O teto e as paredes parecem feitos de argila escura e estão repletos de signos aparentemente cuneiformes, como as dos sumérios e outras culturas da antiga Mesopotâmia. Mas isso diz respeito apenas à forma de inscrição nesse material; os símbolos remetem às mais diversas manifestações culturais desse todo desigual chamado de espécie humana.

Alguns lembram pinturas rupestres, desde as mais rudimentares até as elegantes representações nas paredes das cavernas de Altamira e Lascaux; outros, desenhos infantis e formas geométricas; há folhagens, antigas armas de corte, esboços de hieróglifos egípcios, de divindades hindus, maias e astecas, de figuras heráldicas presentes nos brasões da Europa medieval; e tudo isso vai se modificando continuamente sem jamais se tornar algo acabado, como astros imperfeitos que se deslocam pela abóbada celeste.

Basta um piscar para que desapareçam. Mas às vezes, depois de outra piscada, retornam – não os mesmos, mas gêmeos quase idênticos, sempre em procissão pela abóbada dos meus olhos, a preencher meu fim de vigília.

A contemplação de tudo isso conduziu-me a algumas especulações. E se, no mito platônico da Caverna, os homens relutassem em se libertar não apenas por temer as dores da descoberta da luminosidade, mas também pelo receio de perder para sempre a visão das imagens fugidias inscritas no teto e nas paredes? Imagens desconhecidas, não tinham com que compará-las, mas cuja importância intuíam? E se estivessem gestando, no escuro, o que viria a existir? E se, suspeitando disso, não quisessem trocar a condição de demiurgos, ainda que de imperfeições, pela de simples criaturas?
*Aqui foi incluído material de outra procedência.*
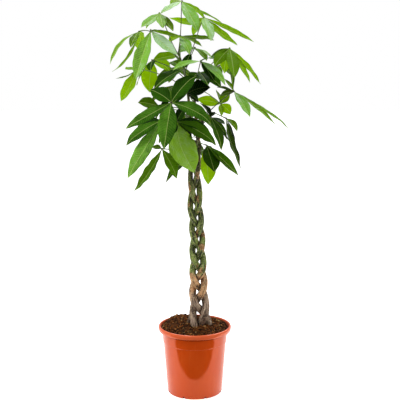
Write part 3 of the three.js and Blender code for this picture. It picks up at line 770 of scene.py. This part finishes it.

A segunda especulação remete à própria abóbada. Nas catedrais, ela pretende representar, em um espaço necessariamente finito, a infinitude da abóbada celeste, criação divina. Pois bem, sou incapaz de perceber os limites de “minha” abóbada ocular, em conexão direta com a mente, contida em outra abóbada, a craniana; nada impede que, em teoria, ela seja infinita. Em que medida isso faz de mim o criador de algo frágil, que se desfaz com um piscar de olhos, mas incomensurável, que recobre o universo e acompanha seus desdobramentos, à semelhança do “Mapa do Império que tinha o Tamanho do Império e coincidia com ele ponto por ponto”, do conto Sobre o Rigor na Ciência, de Jorge Luís Borges?